CTV is in a transitional phase as traditional linear television budgets are gradually reallocated to the digital sphere. Those with a background in linear often attempt to replicate their prior strategies — following the same patterns in terms of who they target, where they distribute, and how content is evaluated — in the hopes they will see similar results in CTV.

This is a remarkably similar approach to that seen in the dawn of mobile advertising when advertisers would take a digital banner from their web campaigns, squeeze it down to mobile, and consider their job done. It resulted in an awful experience for users. We’re seeing a comparative lack of imagination in TV today, with assets made for linear dropped into CTV with minimal to no changes or any utilization of the platform’s unique attributes.

Despite sharing content with linear broadcasting, CTV is more of an extension of digital than it is an extension of TV, and the marketers who treat it as such will see the best results. As a platform, CTV lives on various fully-connected digital devices — from smart TVs and streaming boxes to the laptop or phone you are likely reading this article on — which offer interactive advertising capabilities far beyond a simple screen.

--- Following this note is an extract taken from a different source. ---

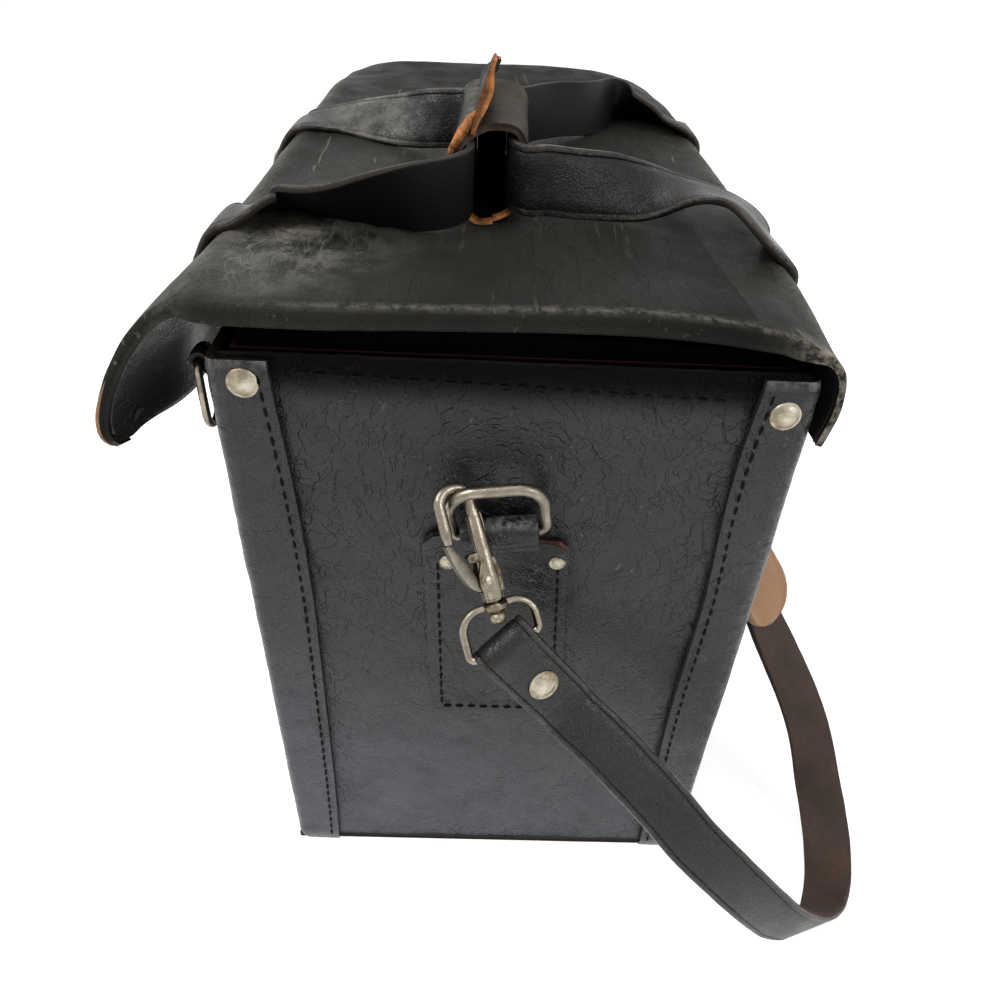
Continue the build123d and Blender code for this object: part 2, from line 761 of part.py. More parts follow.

Innovation in CTV is more likely to come from digital-native marketers who are familiar with creating personalized, interactive, and sales-focused adverts. Many of these marketers are entering the TV space for the first time, as the barrier to entry is significantly lower than traditional broadcasts, where ads must comply with various region-specific clearing codes. However, in CTV, they’re right at home, with campaigns measured by impressions rather than impact.

The engagement opportunities of advertising on CTV

One of the most important features CTV platforms must provide to advertisers is a method to identify whether the person viewing the ad is engaged with the display rather than simply playing content in the background, and also prevent devices from playing ads when the TV is turned off, a problem that has been estimated to affect 10% of all CTV ads.

While streaming doesn’t provide the depth of attention signals that can be gathered from web browsing or app activity, there are still interactions that can be used as indications of activity and opportunities to insert content. For example, when a user pauses what they’re watching, short-form ads can be inserted to grab their attention at that moment, while a dynamic “skip ads” button can identify periods of inactivity to revalue inventory.

There are even ways to incorporate “clicks” into CTV ads via QR codes or — if devices share a network — via “send to phone” prompts, providing insights into when, where, and on what device an interaction occurred. The ability to immediately direct a viewer to a website or app — and even automatically add an item to their cart — is ideal for direct-to-consumer brands that depend on immediate sales uplift from their marketing over the long-term and the mass media brand building for which TV is traditionally known.

Measurement, targeting, and privacy remain major concerns

The main problem with measurement in CTV is that the industry hasn’t collectively decided on what to measure. There has been progress in gauging attention, views, interactions, and so on, but the sector lacks standardization across measurement providers, and the industry has not reached a consensus on each metric’s value. This is part of the reason why CTV advertising is still primarily recycled creative from linear TV.

The TV space has never before had so much access to user data through smart TV sets, location data,, user accounts, and the various other tracking capabilities of CTV platforms and devices. Not only is CTV lacking a standard for measurement, but it is also lacking a standard for gathering consent, and how to tackle the tricky issue of guaranteeing consent in multi-user households. Exploiting this grey area can have serious consequences, as Vizio discovered when their covert smart TV data-gathering practices landed the company in a lawsuit.

In our push for CTV measurement and the personalization it enables, we must be careful not to repeat the tracking mistakes of online advertising that turned audiences off, led to masses of adblocker installs, and caused regulatory crackdowns. This is where CTV’s digital heritage comes in handy, as the talent coming over from digital advertising has learned — often the hard way — how to walk the fine line between targeting and creepiness.

Hopefully, CTV advertising can take the best parts of the digital advertising ecosystem and escape having to drag its reputation out of the mud like digital had to. By learning from digital’s missteps and implementing the advanced measurement techniques that fueled the industry’s soaring success, CTV’s unique blend of high-attention content, captive audiences, and advertising technology will be able to offer both engagement and scale to advertisers, like no other platform.